Instruction: All of the material below is to be repeated exactly.

## begin Supplied information

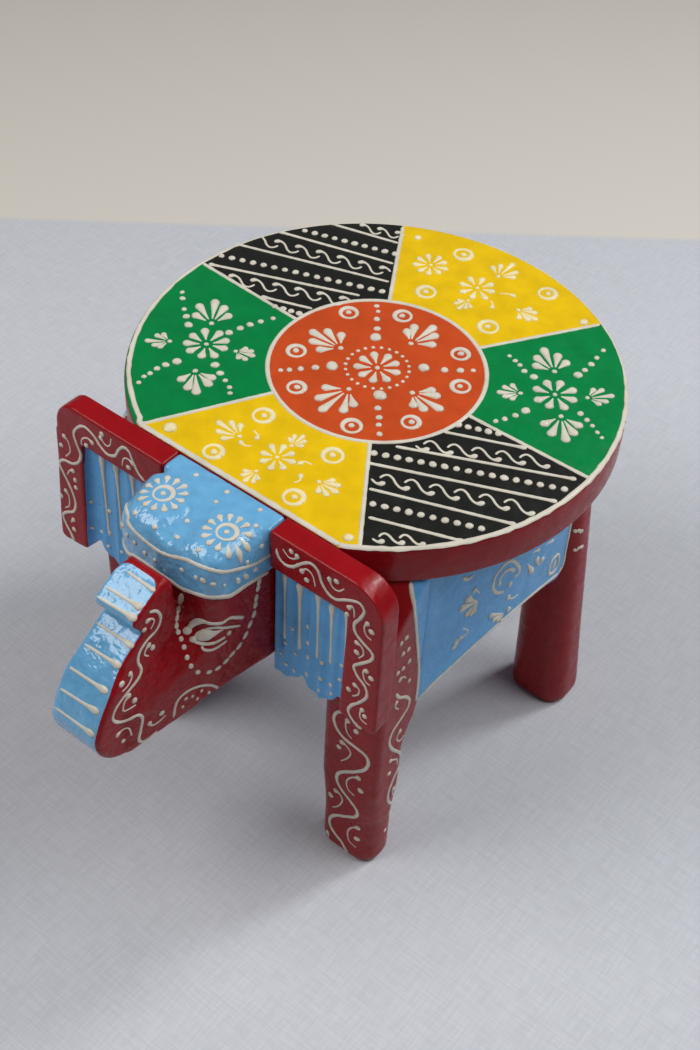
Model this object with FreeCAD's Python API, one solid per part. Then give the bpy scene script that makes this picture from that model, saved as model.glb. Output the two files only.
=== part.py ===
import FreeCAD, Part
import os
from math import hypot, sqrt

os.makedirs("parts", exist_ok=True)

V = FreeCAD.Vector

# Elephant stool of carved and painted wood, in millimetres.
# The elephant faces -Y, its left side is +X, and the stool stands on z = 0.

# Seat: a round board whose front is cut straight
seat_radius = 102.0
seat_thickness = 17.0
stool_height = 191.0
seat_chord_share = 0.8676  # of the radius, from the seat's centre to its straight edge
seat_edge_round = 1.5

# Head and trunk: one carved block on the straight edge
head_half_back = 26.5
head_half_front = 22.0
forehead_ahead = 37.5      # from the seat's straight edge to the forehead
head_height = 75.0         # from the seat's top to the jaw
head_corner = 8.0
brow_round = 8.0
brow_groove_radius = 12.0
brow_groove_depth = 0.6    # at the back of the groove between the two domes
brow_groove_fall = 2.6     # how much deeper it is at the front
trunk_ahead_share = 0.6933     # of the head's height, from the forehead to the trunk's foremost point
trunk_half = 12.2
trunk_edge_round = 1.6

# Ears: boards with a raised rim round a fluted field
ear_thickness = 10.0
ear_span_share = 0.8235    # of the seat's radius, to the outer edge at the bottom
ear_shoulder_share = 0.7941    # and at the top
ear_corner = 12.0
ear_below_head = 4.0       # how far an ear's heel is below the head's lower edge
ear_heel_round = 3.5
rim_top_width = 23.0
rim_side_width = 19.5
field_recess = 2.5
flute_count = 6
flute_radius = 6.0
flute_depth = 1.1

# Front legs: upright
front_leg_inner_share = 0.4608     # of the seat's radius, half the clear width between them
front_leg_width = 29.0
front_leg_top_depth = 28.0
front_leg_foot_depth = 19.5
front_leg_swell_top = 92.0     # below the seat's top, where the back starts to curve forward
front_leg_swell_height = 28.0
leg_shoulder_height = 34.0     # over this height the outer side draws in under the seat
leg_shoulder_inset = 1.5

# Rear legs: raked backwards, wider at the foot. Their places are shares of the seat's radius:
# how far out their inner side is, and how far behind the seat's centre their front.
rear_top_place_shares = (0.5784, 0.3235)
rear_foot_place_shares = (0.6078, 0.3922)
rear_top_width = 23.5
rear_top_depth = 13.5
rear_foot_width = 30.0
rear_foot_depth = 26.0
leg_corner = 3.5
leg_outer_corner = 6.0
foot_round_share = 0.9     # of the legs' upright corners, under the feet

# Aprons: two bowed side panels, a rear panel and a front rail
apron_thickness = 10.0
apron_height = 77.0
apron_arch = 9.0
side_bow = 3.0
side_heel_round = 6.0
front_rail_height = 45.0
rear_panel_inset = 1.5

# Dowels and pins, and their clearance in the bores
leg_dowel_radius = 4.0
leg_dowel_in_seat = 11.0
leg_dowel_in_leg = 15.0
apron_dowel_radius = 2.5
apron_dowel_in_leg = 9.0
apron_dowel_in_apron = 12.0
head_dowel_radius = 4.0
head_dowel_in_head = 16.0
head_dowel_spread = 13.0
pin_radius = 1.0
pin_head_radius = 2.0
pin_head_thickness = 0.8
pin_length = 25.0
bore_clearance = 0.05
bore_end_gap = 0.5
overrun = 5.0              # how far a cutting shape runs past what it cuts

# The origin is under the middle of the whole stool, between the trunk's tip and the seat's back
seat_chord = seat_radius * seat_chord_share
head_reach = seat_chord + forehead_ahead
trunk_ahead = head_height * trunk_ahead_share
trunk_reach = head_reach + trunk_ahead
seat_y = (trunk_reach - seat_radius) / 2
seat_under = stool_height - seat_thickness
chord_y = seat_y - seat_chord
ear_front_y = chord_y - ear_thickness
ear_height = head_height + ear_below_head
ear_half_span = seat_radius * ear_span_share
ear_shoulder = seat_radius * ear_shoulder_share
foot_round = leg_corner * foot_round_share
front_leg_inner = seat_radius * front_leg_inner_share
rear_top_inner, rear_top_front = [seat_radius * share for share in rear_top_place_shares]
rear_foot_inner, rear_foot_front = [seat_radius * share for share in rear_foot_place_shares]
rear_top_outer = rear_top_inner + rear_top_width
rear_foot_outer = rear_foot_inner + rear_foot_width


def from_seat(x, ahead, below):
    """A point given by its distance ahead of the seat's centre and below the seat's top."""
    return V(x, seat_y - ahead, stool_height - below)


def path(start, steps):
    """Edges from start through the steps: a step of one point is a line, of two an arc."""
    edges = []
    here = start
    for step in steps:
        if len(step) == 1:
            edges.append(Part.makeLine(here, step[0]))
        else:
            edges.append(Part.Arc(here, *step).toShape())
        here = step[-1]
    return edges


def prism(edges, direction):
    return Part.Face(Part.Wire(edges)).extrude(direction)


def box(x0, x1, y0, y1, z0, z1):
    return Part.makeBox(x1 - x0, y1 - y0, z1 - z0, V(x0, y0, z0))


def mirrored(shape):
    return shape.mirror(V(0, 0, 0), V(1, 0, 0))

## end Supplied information

Result of the task:
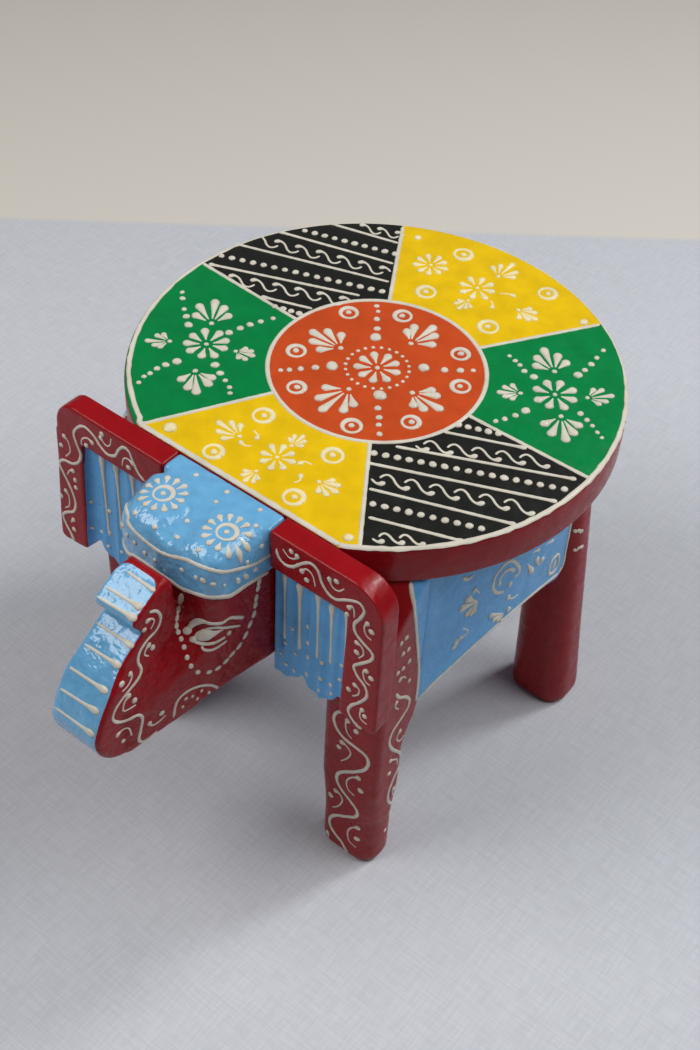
Model this object with FreeCAD's Python API, one solid per part. Then give the bpy scene script that makes this picture from that model, saved as model.glb. Output the two files only.
=== part.py ===
import FreeCAD, Part
import os
from math import hypot, sqrt

os.makedirs("parts", exist_ok=True)

V = FreeCAD.Vector

# Elephant stool of carved and painted wood, in millimetres.
# The elephant faces -Y, its left side is +X, and the stool stands on z = 0.

# Seat: a round board whose front is cut straight
seat_radius = 102.0
seat_thickness = 17.0
stool_height = 191.0
seat_chord_share = 0.8676  # of the radius, from the seat's centre to its straight edge
seat_edge_round = 1.5

# Head and trunk: one carved block on the straight edge
head_half_back = 26.5
head_half_front = 22.0
forehead_ahead = 37.5      # from the seat's straight edge to the forehead
head_height = 75.0         # from the seat's top to the jaw
head_corner = 8.0
brow_round = 8.0
brow_groove_radius = 12.0
brow_groove_depth = 0.6    # at the back of the groove between the two domes
brow_groove_fall = 2.6     # how much deeper it is at the front
trunk_ahead_share = 0.6933     # of the head's height, from the forehead to the trunk's foremost point
trunk_half = 12.2
trunk_edge_round = 1.6

# Ears: boards with a raised rim round a fluted field
ear_thickness = 10.0
ear_span_share = 0.8235    # of the seat's radius, to the outer edge at the bottom
ear_shoulder_share = 0.7941    # and at the top
ear_corner = 12.0
ear_below_head = 4.0       # how far an ear's heel is below the head's lower edge
ear_heel_round = 3.5
rim_top_width = 23.0
rim_side_width = 19.5
field_recess = 2.5
flute_count = 6
flute_radius = 6.0
flute_depth = 1.1

# Front legs: upright
front_leg_inner_share = 0.4608     # of the seat's radius, half the clear width between them
front_leg_width = 29.0
front_leg_top_depth = 28.0
front_leg_foot_depth = 19.5
front_leg_swell_top = 92.0     # below the seat's top, where the back starts to curve forward
front_leg_swell_height = 28.0
leg_shoulder_height = 34.0     # over this height the outer side draws in under the seat
leg_shoulder_inset = 1.5

# Rear legs: raked backwards, wider at the foot. Their places are shares of the seat's radius:
# how far out their inner side is, and how far behind the seat's centre their front.
rear_top_place_shares = (0.5784, 0.3235)
rear_foot_place_shares = (0.6078, 0.3922)
rear_top_width = 23.5
rear_top_depth = 13.5
rear_foot_width = 30.0
rear_foot_depth = 26.0
leg_corner = 3.5
leg_outer_corner = 6.0
foot_round_share = 0.9     # of the legs' upright corners, under the feet

# Aprons: two bowed side panels, a rear panel and a front rail
apron_thickness = 10.0
apron_height = 77.0
apron_arch = 9.0
side_bow = 3.0
side_heel_round = 6.0
front_rail_height = 45.0
rear_panel_inset = 1.5

# Dowels and pins, and their clearance in the bores
leg_dowel_radius = 4.0
leg_dowel_in_seat = 11.0
leg_dowel_in_leg = 15.0
apron_dowel_radius = 2.5
apron_dowel_in_leg = 9.0
apron_dowel_in_apron = 12.0
head_dowel_radius = 4.0
head_dowel_in_head = 16.0
head_dowel_spread = 13.0
pin_radius = 1.0
pin_head_radius = 2.0
pin_head_thickness = 0.8
pin_length = 25.0
bore_clearance = 0.05
bore_end_gap = 0.5
overrun = 5.0              # how far a cutting shape runs past what it cuts

# The origin is under the middle of the whole stool, between the trunk's tip and the seat's back
seat_chord = seat_radius * seat_chord_share
head_reach = seat_chord + forehead_ahead
trunk_ahead = head_height * trunk_ahead_share
trunk_reach = head_reach + trunk_ahead
seat_y = (trunk_reach - seat_radius) / 2
seat_under = stool_height - seat_thickness
chord_y = seat_y - seat_chord
ear_front_y = chord_y - ear_thickness
ear_height = head_height + ear_below_head
ear_half_span = seat_radius * ear_span_share
ear_shoulder = seat_radius * ear_shoulder_share
foot_round = leg_corner * foot_round_share
front_leg_inner = seat_radius * front_leg_inner_share
rear_top_inner, rear_top_front = [seat_radius * share for share in rear_top_place_shares]
rear_foot_inner, rear_foot_front = [seat_radius * share for share in rear_foot_place_shares]
rear_top_outer = rear_top_inner + rear_top_width
rear_foot_outer = rear_foot_inner + rear_foot_width


def from_seat(x, ahead, below):
    """A point given by its distance ahead of the seat's centre and below the seat's top."""
    return V(x, seat_y - ahead, stool_height - below)


def path(start, steps):
    """Edges from start through the steps: a step of one point is a line, of two an arc."""
    edges = []
    here = start
    for step in steps:
        if len(step) == 1:
            edges.append(Part.makeLine(here, step[0]))
        else:
            edges.append(Part.Arc(here, *step).toShape())
        here = step[-1]
    return edges


def prism(edges, direction):
    return Part.Face(Part.Wire(edges)).extrude(direction)


def box(x0, x1, y0, y1, z0, z1):
    return Part.makeBox(x1 - x0, y1 - y0, z1 - z0, V(x0, y0, z0))


def mirrored(shape):
    return shape.mirror(V(0, 0, 0), V(1, 0, 0))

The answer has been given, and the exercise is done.